═════ DATASET CONTENT ═════

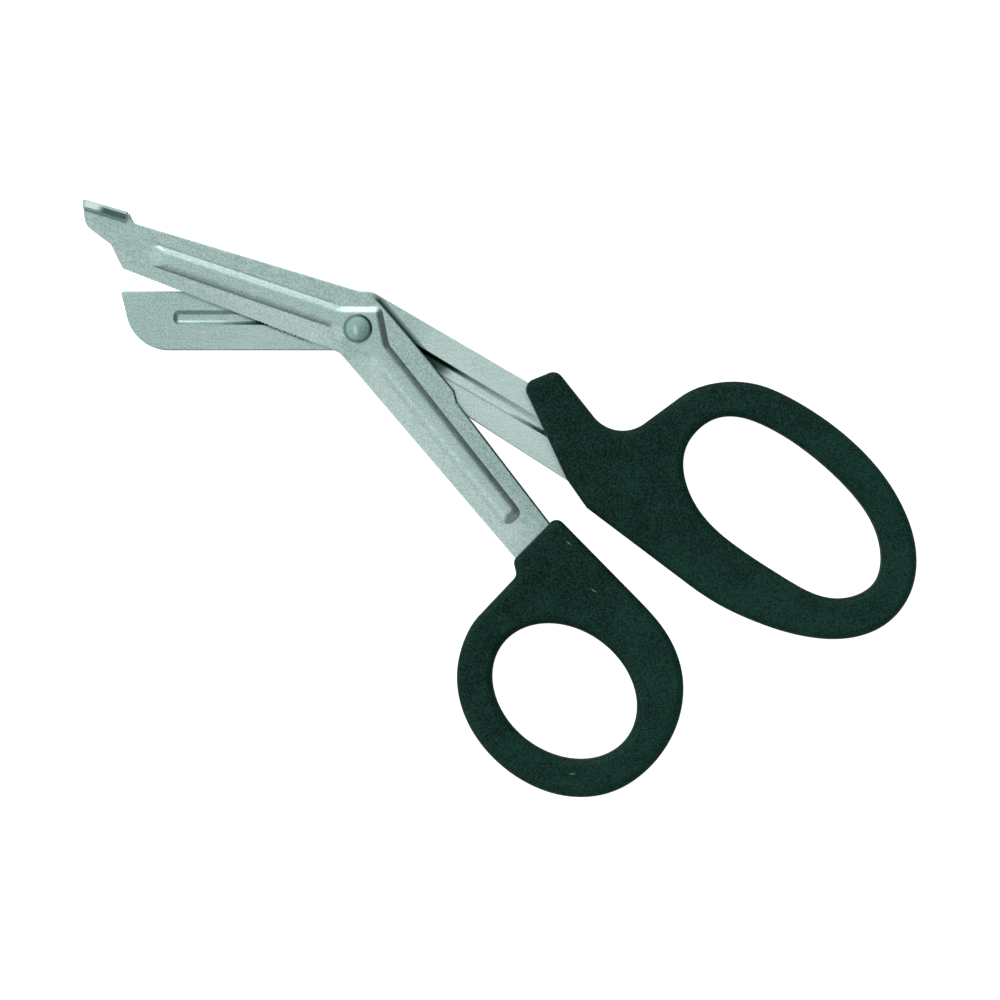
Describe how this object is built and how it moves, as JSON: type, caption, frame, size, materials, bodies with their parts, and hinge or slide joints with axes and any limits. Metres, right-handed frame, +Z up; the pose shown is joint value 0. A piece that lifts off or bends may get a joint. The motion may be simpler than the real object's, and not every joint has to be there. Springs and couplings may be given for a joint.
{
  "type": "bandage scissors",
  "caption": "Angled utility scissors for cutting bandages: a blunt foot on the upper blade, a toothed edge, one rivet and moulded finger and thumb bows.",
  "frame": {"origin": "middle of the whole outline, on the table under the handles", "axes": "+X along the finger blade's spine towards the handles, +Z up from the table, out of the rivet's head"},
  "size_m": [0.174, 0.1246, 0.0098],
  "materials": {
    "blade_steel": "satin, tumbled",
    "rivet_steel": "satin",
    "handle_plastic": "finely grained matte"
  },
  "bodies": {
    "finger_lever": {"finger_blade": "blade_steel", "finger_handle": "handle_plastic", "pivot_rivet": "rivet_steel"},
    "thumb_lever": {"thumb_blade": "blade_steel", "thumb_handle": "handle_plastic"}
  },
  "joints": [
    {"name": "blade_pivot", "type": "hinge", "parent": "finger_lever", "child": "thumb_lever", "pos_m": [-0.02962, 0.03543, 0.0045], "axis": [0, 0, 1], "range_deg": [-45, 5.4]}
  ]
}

═════

EXERCISE DESCRIPTION =>
Take the lines above and print them exactly.

RESULT BELOW =>
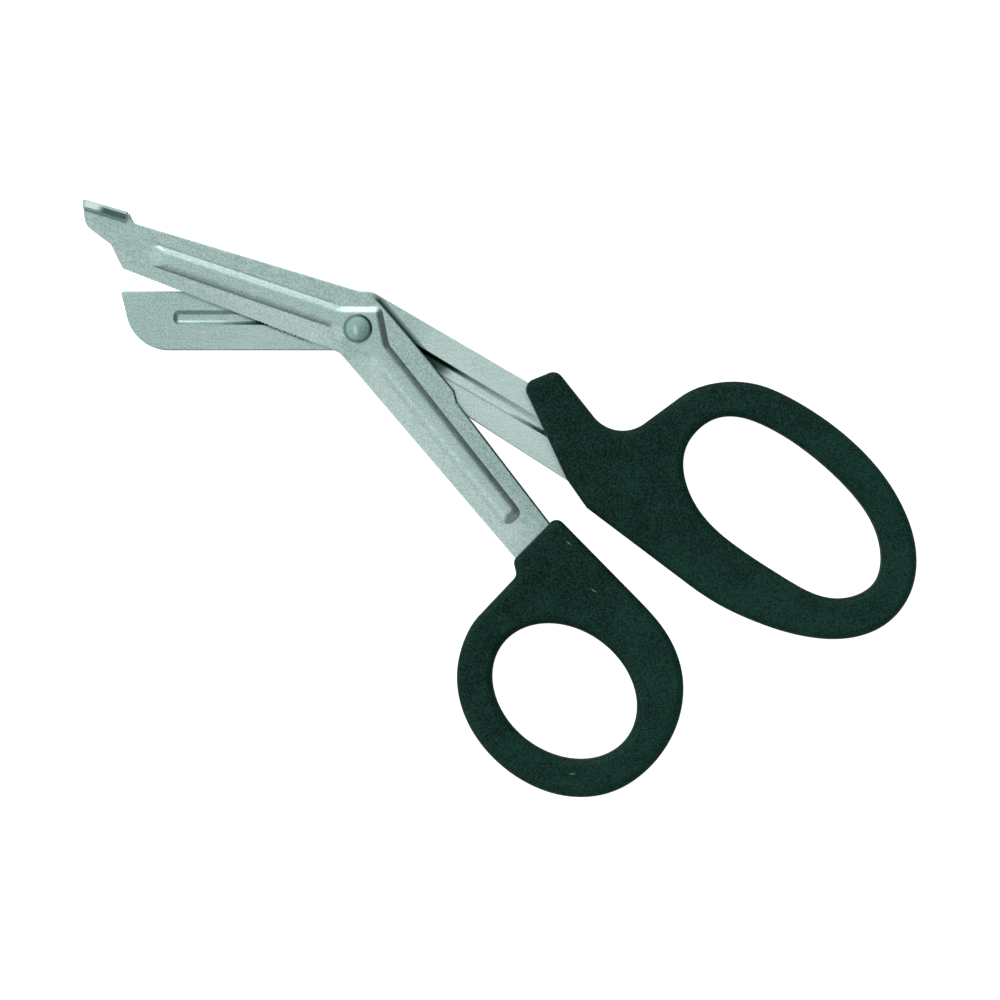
Describe how this object is built and how it moves, as JSON: type, caption, frame, size, materials, bodies with their parts, and hinge or slide joints with axes and any limits. Metres, right-handed frame, +Z up; the pose shown is joint value 0. A piece that lifts off or bends may get a joint. The motion may be simpler than the real object's, and not every joint has to be there. Springs and couplings may be given for a joint.
{
  "type": "bandage scissors",
  "caption": "Angled utility scissors for cutting bandages: a blunt foot on the upper blade, a toothed edge, one rivet and moulded finger and thumb bows.",
  "frame": {"origin": "middle of the whole outline, on the table under the handles", "axes": "+X along the finger blade's spine towards the handles, +Z up from the table, out of the rivet's head"},
  "size_m": [0.174, 0.1246, 0.0098],
  "materials": {
    "blade_steel": "satin, tumbled",
    "rivet_steel": "satin",
    "handle_plastic": "finely grained matte"
  },
  "bodies": {
    "finger_lever": {"finger_blade": "blade_steel", "finger_handle": "handle_plastic", "pivot_rivet": "rivet_steel"},
    "thumb_lever": {"thumb_blade": "blade_steel", "thumb_handle": "handle_plastic"}
  },
  "joints": [
    {"name": "blade_pivot", "type": "hinge", "parent": "finger_lever", "child": "thumb_lever", "pos_m": [-0.02962, 0.03543, 0.0045], "axis": [0, 0, 1], "range_deg": [-45, 5.4]}
  ]
}